The fact that [] is itself recursive does not prevent its use in the formation of recursive datatypes via Fix . To spell out the recursion explicitly, we have nested fixpoints, here with bound variable names chosen suggestively:

Rose a = μrose. a * (μlist. 1 + (rose * list))

Now, by the time we've arrived in the second fixpoint, we have a type formula

1 + (rose * list)

which is functorial (indeed, strictly positive) in both rose and list . One might say it is a Bifunctor , but that's unnecessary terminology: it's a functor from (Type, Type) to Type . You can make a Type -> Type functor by taking a fixpoint in the second component of the pair, and that's just what happened above.

The above definition of Rose loses an important property. It is not true that

Rose :: Type -> Type   -- GHC might say this, but it's lying

merely that Rose x :: Type if x :: Type . In particular,

Functor Rose

is not a well typed constraint, which is a pity, as intuitively, rose trees ought to be functorial in the elements they store.

You can fix this by building Rose as itself being the fixpoint of a Bifunctor . So, in effect, by the time we get to lists, we have three type variables in scope, a , rose and list , and we have functoriality in all of them. You need a different fixpoint type constructor, and a different kit for building Bifunctor instances: for Rose , life gets easier because the a parameter is not used in the inner fixpoint, but in general, to define bifunctors as fixpoints requires trifunctors, and off we go!

This answer of mine shows how to fight the proliferation by showing how indexed types are closed under a fixpoint-of-functor construction. That's to say, work not in Type but in i -> Type (for the full variety of index types i ) and you're ready for mutual recursion, GADTs, and so on.

So, zooming out, rose trees are given by mutual fixpoints, which have a perfectly sensible categorical account, provided you see which categories are actually at work.

Answer 2

This is not really an answer to the question you're asking, but perhaps interesting anyway.
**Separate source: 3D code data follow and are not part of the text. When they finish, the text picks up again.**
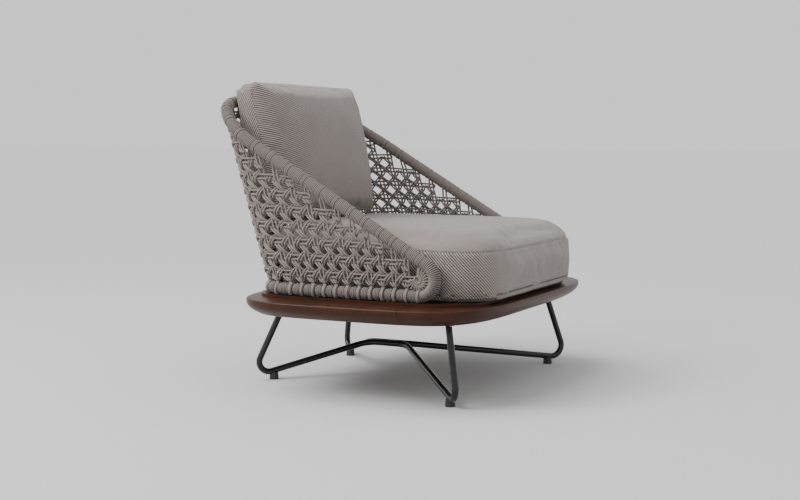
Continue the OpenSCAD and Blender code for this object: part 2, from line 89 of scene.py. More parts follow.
# ---- properties ----
class ArmchairWeave(bpy.types.PropertyGroup):
    """Sizes of the cords, the weave and the wrapping"""
    cord_r: FloatProperty(name="Cord radius", description="Radius of a weave cord", default=2.5 * MM,
                          min=1 * MM, max=4 * MM, unit="LENGTH", precision=5)
    pair_gap: FloatProperty(name="Pair spacing", description="Between the cords of an upright or level pair",
                            default=10 * MM, min=5 * MM, max=14 * MM, unit="LENGTH", precision=4)
    cross_gap: FloatProperty(name="Diagonal spacing", description="Between the two cords of a diagonal pair",
                             default=5.8 * MM, min=4 * MM, max=10 * MM, unit="LENGTH", precision=4)
    row_pitch: FloatProperty(name="Row pitch", description="Between two level pairs", default=38.5 * MM,
                             min=25 * MM, max=60 * MM, unit="LENGTH", precision=4)
    turn_pitch: FloatProperty(name="Turn pitch", description="Between two turns of a rail's wrapping",
                              default=3.9 * MM, min=2 * MM, max=8 * MM, unit="LENGTH", precision=5)
    cord_color: FloatVectorProperty(name="Cord colour", description="Colour of the cords", subtype="COLOR",
                                    default=(0.205, 0.174, 0.158), min=0, max=1)


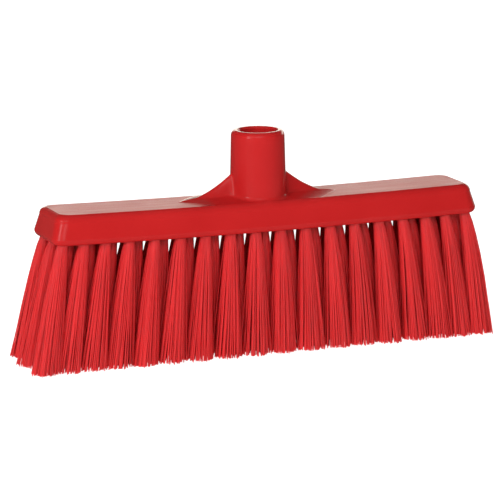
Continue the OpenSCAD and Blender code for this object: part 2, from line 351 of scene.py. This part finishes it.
def strands(x, y, tip_r, rng, count, lean, flare_out):
    """The filaments of one tuft: closed tubes from inside the hole to the trimmed tips."""
    sx, sy = splay_x(x), ROW_SPLAY * y
    zt = UNDER + float(bow(x))
    i = np.arange(count)
    rim = int(count * 0.42)
    inner = count - rim
    rho = np.where(i < inner, 0.9 * np.sqrt((i + 0.5) / inner), 1.0)
    phi = np.where(i < inner, i * 2.399963, (i - inner) * 2 * math.pi / rim)
    phi = phi + rng.uniform(-0.1, 0.1, count) + rng.uniform(0, 6.28)
    cx, cy = np.cos(phi), np.sin(phi)
    r0 = (TUFT_R - FIL_R - 0.03) * rho
    low = 0.62 if abs(x) > 140 else 0.55
    r1 = tip_r * (np.where(rho > 0.95, rng.uniform(low, 1.02, count), rho) + rng.normal(0, 0.04, count))
    jx, jy = np.clip(rng.normal(0, 0.7, (2, count)), -1.2, 1.2)
    bx, by = rng.normal(0, 0.35, (2, count))
    z_tip = np.abs(rng.normal(0, 0.5, count)) + rng.uniform(0, 0.4)
    short = rng.rand(count) < 0.05
    z_tip = np.where(short, z_tip + rng.uniform(0, 2.6, count), z_tip)
    z_tip = np.clip(z_tip, 0.02, 5.0)
    s = STEPS[None, :]
    f = np.clip(s, 0, 1) ** 0.82
    g = np.clip(s, 0, 1)
    ox = r0[:, None] * cx[:, None] * (1 - f) + (r1 * cx + jx)[:, None] * f + bx[:, None] * np.sin(math.pi * g)
    oy = r0[:, None] * cy[:, None] * (1 - f) + (r1 * cy + jy)[:, None] * f + by[:, None] * np.sin(math.pi * g)
    h = np.where(s > 0, f, s)
    edge = max(0.0, abs(x) - 118.0) / 30.0
    px = x + sx * h + (lean[0] + math.copysign(flare_out * edge, x)) * g ** 1.2 + ox
    py = y + sy * h + lean[1] * g ** 1.2 + oy
    pz = zt + (z_tip[:, None] - zt) * s
    centre = np.stack([px, py, pz], -1)                     # count, steps, 3
    a = 2 * math.pi * np.arange(SIDES) / SIDES
    rad = FIL_R * (0.94 + 0.14 * np.clip(STEPS, 0, 1))
    twist = rng.uniform(0, 6.28, count)
    ca = np.cos(a[None, None, :] + twist[:, None, None]) * rad[None, :, None]
    sa = np.sin(a[None, None, :] + twist[:, None, None]) * rad[None, :, None]
    ring = centre[:, :, None, :] + np.stack([ca, sa, np.zeros_like(ca)], -1)
    verts = ring.reshape(-1, 3)
    ns = len(STEPS)
    base = (np.arange(count) * ns * SIDES)[:, None, None]
    j = (np.arange(ns - 1) * SIDES)[None, :, None]
    k = np.arange(SIDES)[None, None, :]
    k1 = (k + 1) % SIDES
    quads = np.stack([base + j + k, base + j + SIDES + k, base + j + SIDES + k1, base + j + k1], -1).reshape(-1, 4)
    b = (np.arange(count) * ns * SIDES)[:, None]
    top = b + np.arange(SIDES)[None, :]
    tip = b + (ns - 1) * SIDES + np.arange(SIDES)[None, ::-1]
    tone = np.repeat(rng.rand(count), ns * SIDES)
    # each filament's shading turns part of the way towards the outside of its tuft
    out = np.stack([ox, oy, np.zeros_like(ox)], -1)
    out /= np.maximum(np.linalg.norm(out, axis=-1, keepdims=True), 1.0)
    own = np.stack([ca, sa, np.zeros_like(ca)], -1) / rad[None, :, None, None]
    shade = 0.62 * own + 0.62 * out[:, :, None, :]
    shade /= np.maximum(np.linalg.norm(shade, axis=-1, keepdims=True), 1e-6)
    return verts, quads, np.concatenate([top, tip]), tone, shade.reshape(-1, 3)


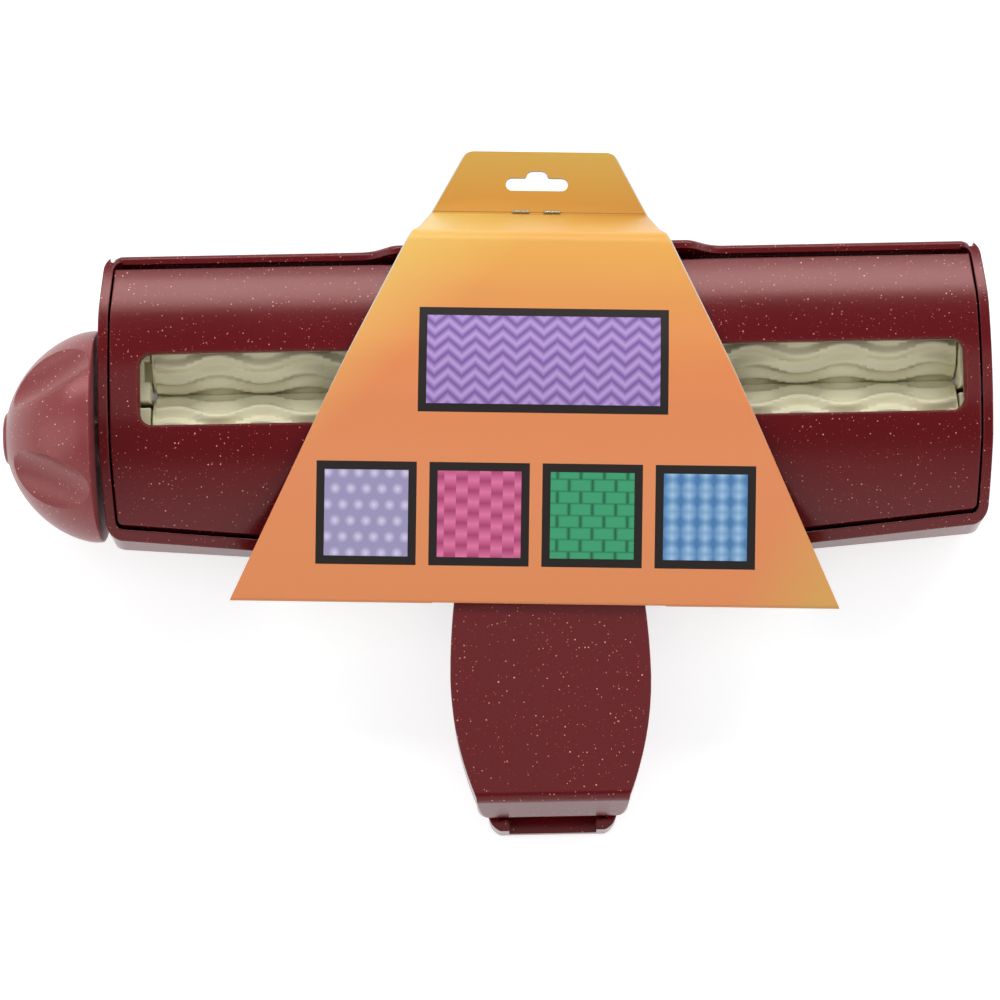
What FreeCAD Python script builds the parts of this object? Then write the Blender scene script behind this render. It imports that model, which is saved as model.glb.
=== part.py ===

Note that with

Rose a = a * List (Rose a)
List a = 1 + a * List a

and the fact that * distributes over + , you have

  Rose a 
=   {- definition of `Rose` -}
  a * List (Rose a)
=   {- definition of `List` -}
  a * (1 + Rose a * List (Rose a))
=   {- `*` distributes over `+` -}
  a + a * Rose a * List (Rose a)
=   {- `*` is commutative -}
  a + Rose a * a * List (Rose a)
=   {- definition of `Rose` -}
  a + Rose a * Rose a

(the equality really denotes isomorphism). So you might as well have defined

Rose a = a + Rose a * Rose a

or in Haskell,

data Rose a = Leaf a | Bin (Rose a) (Rose a)

Which is to say, rose trees are isomorphic to ordinary (leaf-labelled) binary trees, and which clearly form a normal initial algebra.

Answer 3

As you noticed, the definition of the functor for Rose a is trickier due to the fact that the recursive occurrence of the type is fed into a List . The problem is that List is itself a recursive type obtained as a fixed point. List (Rose a) basically corresponds to an "arbitrary number of elements of Rose a ", something that you cannot express with a signature of products and sums alone, hence the need for additional abstraction over these multiple recursive points.

A functor FA - : * -> * will not work, as we would need to find something such that

F A X ≃ A × (1 + X × List X)
F A X ≃ A × (1 + X × (1 + X × List X))
F A X ≃ A × (1 + X × (1 + X × (1 + X × List X)))
...

One way to do it is to just treat List as primitive. Then Rose a is just the fixed point of

RoseF A : * -> * = λ X . A × List X

Another, more interesting way is to follow the suggestion in the reference you posted, and notice that the type of Rose a can be generalized to abstract over the functor in which the recursive occurrence is fed into

GRose F A ≃ A × F (GRose F A)

now GRose has type (* -> *) -> (* -> *) , hence it is an higher order functor mapping an endofunctor into another one. In our example, it would map the functor List into the type of rose trees.

Notice however that GRose is still recursive, so the above is actually stating an isomorphism rather than a solution to our problem. We can try to fix (wink wink) this by additionally abstracting over the recursive point

HRose G F A = A × F (G F A)

Notice that now HRose is a regular higher-order functor of type ((* -> *) -> (* -> *)) -> (* -> *) -> (* -> *) , hence it maps higher-order functors into higher-order functors. Computing the least fixed point of HRose gives us

μ(HRose) F A ≃ A × F (μ(HRose) F A)

So if we put Rose ≡ μ(HRose) List , we get

Rose A ≃ A × List (Rose A)

which is exactly the defining equation for rose trees. You can find many further examples of the theory and practice of generic programming using fixed points over higher-order functors. Here , for example, Bird and Paterson develop it in the context of nested datatypes (but the definitions clearly hold in general). They also show the systematic construction of folds over datatypes defined in such way, as well as various laws.

Answer 4

You seem to understand how this is modelled

data List a = Nil | Cons a (List a)

by taking, for any given A , the initial algebra of the endofunctor F(A, -) = 1 + A × (-) . Let's call this initial algebra L(A) .

If we forget the morphism in L(A) , we can sat that L(A) is an object of our category. Better, L(-) is not only a mapping from objects to objects, but can be seen as an endofunctor.

Once L is seed as an endofunctor, the recursive type

data Rose a = Node a (List (Rose a))

is interpreted by taking, for any A m the initial algebra of the functor

G A = A * L A

which is a functor obtained by composing L and * (and the diagonal functor). Hence, the same approach works.